Aim of the exercise: Beginning with the first line below, please repeat the material exactly, ending with the line that includes "part's own solid".
Start of Dataset extract
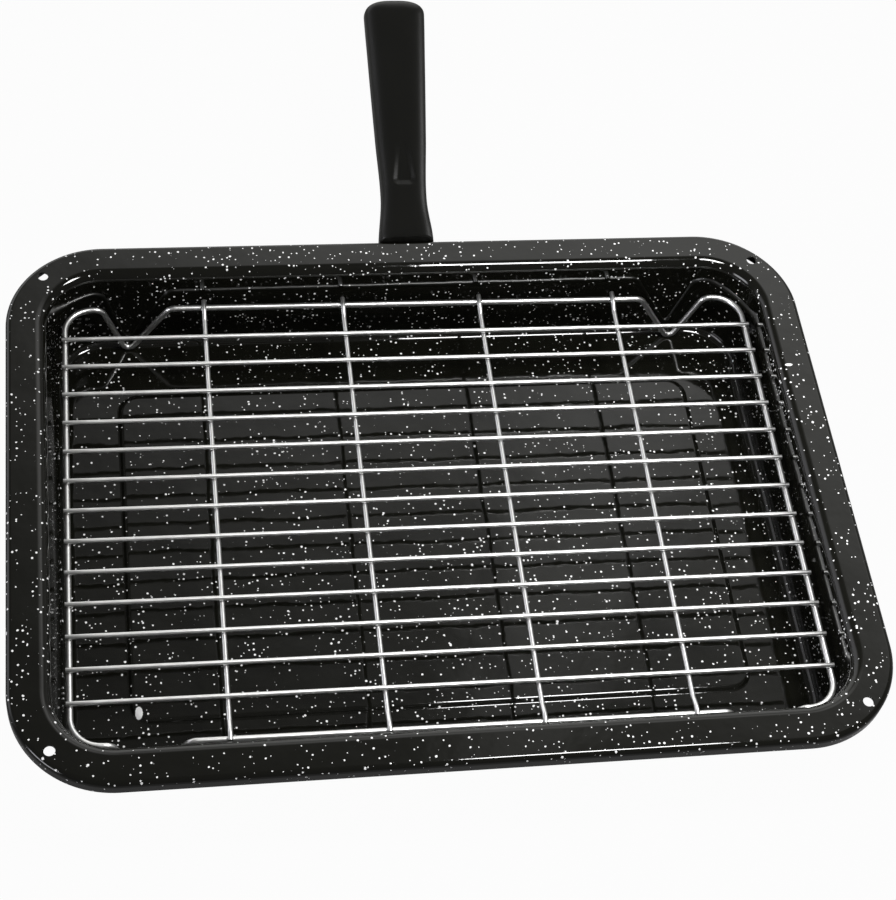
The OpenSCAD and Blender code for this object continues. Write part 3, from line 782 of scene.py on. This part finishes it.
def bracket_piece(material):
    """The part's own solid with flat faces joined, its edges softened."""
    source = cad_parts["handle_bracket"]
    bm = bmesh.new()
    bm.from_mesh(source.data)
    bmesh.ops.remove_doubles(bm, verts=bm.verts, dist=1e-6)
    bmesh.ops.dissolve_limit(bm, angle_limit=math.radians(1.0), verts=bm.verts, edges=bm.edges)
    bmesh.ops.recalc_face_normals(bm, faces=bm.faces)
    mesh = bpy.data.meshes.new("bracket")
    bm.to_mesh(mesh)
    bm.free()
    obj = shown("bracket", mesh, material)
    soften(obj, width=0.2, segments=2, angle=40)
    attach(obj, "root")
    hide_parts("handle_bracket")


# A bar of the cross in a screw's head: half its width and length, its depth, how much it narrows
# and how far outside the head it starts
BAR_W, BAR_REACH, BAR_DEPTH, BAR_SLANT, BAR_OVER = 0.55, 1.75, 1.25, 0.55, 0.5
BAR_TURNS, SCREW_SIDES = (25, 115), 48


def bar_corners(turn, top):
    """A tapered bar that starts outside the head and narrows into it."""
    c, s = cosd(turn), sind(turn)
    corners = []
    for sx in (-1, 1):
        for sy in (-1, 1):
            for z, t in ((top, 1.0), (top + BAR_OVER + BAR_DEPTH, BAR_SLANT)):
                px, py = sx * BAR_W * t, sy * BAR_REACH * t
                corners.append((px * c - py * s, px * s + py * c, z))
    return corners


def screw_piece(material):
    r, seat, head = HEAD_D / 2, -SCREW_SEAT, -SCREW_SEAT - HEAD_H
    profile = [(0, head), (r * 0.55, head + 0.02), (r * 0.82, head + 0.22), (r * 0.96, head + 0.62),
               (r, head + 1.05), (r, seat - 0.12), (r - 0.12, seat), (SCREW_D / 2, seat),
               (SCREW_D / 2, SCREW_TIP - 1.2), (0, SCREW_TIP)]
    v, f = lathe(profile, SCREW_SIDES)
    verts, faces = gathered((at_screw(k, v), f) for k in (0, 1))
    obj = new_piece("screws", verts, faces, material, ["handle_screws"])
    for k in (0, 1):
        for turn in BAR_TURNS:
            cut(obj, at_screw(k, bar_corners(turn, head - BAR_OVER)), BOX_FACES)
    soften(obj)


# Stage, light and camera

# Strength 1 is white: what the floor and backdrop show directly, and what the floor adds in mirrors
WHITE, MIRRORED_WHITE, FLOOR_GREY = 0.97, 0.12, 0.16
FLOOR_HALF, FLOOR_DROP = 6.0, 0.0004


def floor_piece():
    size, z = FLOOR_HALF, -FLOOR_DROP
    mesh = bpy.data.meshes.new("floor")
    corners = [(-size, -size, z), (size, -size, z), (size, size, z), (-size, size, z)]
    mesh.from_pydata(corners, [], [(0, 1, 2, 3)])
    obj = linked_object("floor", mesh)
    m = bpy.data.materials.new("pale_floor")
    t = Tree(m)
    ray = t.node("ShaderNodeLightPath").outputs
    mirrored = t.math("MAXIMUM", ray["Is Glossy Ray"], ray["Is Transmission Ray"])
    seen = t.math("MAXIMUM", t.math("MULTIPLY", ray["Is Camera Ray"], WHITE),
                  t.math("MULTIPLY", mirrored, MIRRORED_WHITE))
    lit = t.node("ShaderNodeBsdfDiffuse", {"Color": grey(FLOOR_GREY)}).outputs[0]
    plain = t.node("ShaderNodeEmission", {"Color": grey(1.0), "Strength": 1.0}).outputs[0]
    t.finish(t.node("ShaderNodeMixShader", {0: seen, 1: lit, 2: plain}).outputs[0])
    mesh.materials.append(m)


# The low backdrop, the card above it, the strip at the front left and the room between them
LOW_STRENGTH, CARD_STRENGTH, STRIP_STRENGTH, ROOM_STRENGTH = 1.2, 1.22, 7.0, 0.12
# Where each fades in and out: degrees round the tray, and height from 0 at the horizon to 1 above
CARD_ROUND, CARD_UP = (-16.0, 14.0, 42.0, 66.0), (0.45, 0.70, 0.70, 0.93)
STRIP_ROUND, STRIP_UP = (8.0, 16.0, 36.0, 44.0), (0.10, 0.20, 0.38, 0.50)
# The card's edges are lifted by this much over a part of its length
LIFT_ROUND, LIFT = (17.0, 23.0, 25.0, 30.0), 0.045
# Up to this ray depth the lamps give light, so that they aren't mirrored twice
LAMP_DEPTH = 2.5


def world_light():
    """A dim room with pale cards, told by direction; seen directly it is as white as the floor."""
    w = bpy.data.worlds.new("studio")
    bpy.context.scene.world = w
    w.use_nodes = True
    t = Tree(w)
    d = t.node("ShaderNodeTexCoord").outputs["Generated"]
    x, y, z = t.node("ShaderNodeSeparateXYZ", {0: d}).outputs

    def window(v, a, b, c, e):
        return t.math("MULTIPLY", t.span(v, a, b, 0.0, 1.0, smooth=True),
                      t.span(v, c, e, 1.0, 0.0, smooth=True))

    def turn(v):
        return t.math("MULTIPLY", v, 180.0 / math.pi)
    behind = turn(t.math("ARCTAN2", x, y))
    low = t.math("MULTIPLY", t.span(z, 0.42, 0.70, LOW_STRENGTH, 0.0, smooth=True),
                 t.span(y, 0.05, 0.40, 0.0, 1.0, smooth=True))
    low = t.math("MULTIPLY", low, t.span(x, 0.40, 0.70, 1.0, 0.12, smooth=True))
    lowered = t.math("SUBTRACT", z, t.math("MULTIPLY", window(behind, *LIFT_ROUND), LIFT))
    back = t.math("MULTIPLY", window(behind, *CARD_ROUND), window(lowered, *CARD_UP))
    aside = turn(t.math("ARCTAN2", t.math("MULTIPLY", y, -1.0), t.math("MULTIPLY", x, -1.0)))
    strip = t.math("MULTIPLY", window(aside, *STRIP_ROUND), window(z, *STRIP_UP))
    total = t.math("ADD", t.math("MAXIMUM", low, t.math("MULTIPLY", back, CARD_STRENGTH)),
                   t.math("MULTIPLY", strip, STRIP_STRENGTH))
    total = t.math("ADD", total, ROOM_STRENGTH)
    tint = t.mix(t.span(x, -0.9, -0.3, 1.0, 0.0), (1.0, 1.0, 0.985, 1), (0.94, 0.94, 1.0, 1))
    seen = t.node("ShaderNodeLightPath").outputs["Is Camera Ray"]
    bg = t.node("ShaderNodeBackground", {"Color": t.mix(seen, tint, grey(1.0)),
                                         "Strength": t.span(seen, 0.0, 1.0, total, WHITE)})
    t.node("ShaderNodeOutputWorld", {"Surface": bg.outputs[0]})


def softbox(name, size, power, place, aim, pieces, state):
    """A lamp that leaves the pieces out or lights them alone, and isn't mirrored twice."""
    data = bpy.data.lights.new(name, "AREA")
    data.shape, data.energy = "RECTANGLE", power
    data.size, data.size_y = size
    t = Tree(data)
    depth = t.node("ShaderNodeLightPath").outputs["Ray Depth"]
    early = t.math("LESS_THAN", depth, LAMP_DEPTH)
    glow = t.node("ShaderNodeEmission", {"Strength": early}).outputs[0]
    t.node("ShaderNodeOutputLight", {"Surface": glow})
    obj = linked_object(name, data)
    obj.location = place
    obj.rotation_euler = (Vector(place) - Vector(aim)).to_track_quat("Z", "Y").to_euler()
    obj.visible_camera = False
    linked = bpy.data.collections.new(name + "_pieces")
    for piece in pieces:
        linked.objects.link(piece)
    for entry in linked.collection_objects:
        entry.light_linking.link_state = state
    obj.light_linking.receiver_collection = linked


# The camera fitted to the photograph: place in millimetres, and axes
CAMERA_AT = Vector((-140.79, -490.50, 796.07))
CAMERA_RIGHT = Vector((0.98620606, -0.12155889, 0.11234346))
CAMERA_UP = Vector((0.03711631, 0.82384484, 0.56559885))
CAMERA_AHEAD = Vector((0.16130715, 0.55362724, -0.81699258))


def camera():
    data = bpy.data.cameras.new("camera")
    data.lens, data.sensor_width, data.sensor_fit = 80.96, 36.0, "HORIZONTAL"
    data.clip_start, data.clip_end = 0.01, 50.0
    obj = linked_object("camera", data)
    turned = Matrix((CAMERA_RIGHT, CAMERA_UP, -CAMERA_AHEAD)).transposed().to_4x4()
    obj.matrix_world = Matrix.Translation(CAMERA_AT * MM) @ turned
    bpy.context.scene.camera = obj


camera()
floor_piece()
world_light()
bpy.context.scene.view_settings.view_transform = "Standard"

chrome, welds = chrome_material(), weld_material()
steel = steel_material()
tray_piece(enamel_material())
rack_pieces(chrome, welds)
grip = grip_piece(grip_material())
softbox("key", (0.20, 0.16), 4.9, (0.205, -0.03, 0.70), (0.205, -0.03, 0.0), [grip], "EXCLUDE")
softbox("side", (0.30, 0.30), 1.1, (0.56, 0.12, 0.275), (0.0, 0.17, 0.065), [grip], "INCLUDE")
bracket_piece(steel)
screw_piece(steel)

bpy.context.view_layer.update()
End of Dataset extract
Written reply:
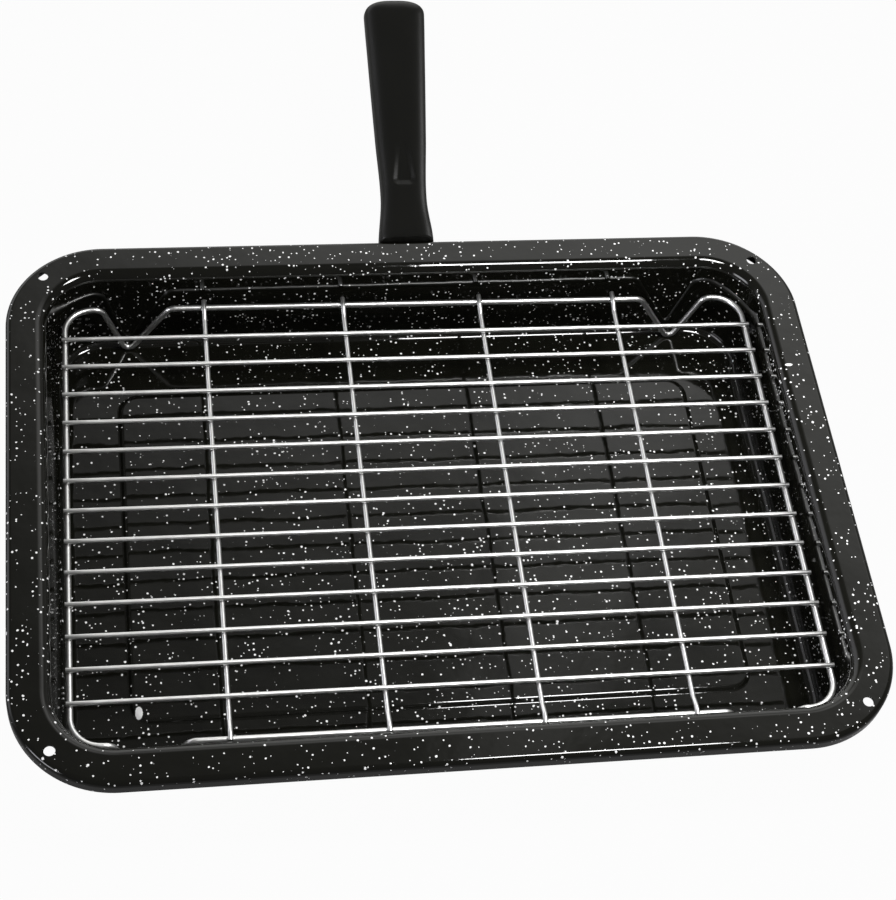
The OpenSCAD and Blender code for this object continues. Write part 3, from line 782 of scene.py on. This part finishes it.
def bracket_piece(material):
    """The part's own solid with flat faces joined, its edges softened."""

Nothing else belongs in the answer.